I liked the big profit pizza land

@mur2501 @trinsec that's true (I'm not chinese, but I have some chinese knowledge). 俄 (é) is russia and short for 俄罗斯 éluósī=russia.
@mur2501 @trinsec this char have lot of other meaning. In chinese you often use one character, that is a part of a name, to indicate it in another part. For example, older forme of France, was 法兰西 (Falanxi: law+lan(still orchid)+xi(west)), probably because of the old name of Francie, at its beginning, during Franks (germans) governments. and now it's 法国 fa-country, like 德国 de-country (de-utschland), or 英国 (ying-country (eng-land). Spain is 西班牙 (xi ban ya) =>spania. That's mainly phonetic transcriptions. When people ask me where I come from and say fa-guo, older one, say: ah! Falanxi.

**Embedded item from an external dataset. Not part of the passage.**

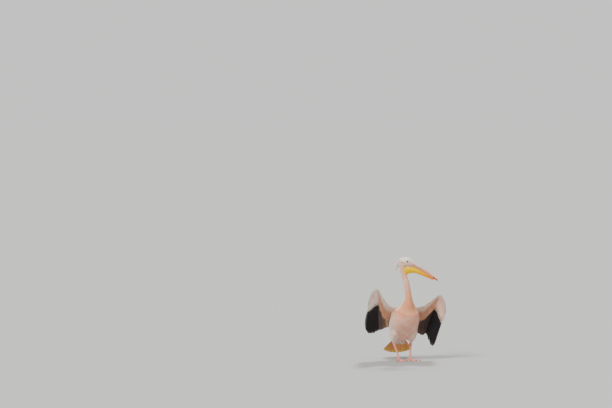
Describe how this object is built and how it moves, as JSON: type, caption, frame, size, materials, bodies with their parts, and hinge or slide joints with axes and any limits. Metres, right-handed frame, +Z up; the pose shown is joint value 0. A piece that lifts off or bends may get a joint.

@mur2501 @trinsec Iceland, is one of the rare case, where the translation isn't phonetic, That's called 冰岛 (ice island, even if the original is ice land). And Groenland (meaning « green land » in Danish, that is a Denemark territory, so not really a country), is called 格陵兰 ge ling lan (still the orchid). japan (日本 origin of sun), Korea (朝鲜 fresh morning, south korea changed its name for 韩国 country of Han, north keep korea former name) or Vietnam (越南 Yue (name for several people in south china by north china people) from south), have so semantic transcription bu was first wrote in Chinese in these countries, as Chinese bring them their first scripts.

India is called 印度 Yindu (seal/stamp/print + degree/measure unit), that's also phonetic transcription.
@trinsec @mur2501 in fact, it's mainly a phonetic transcription. orchi is 兰 lan, that sounds like land (one char is one syllable in chinese languages and there is no final d in mandarin).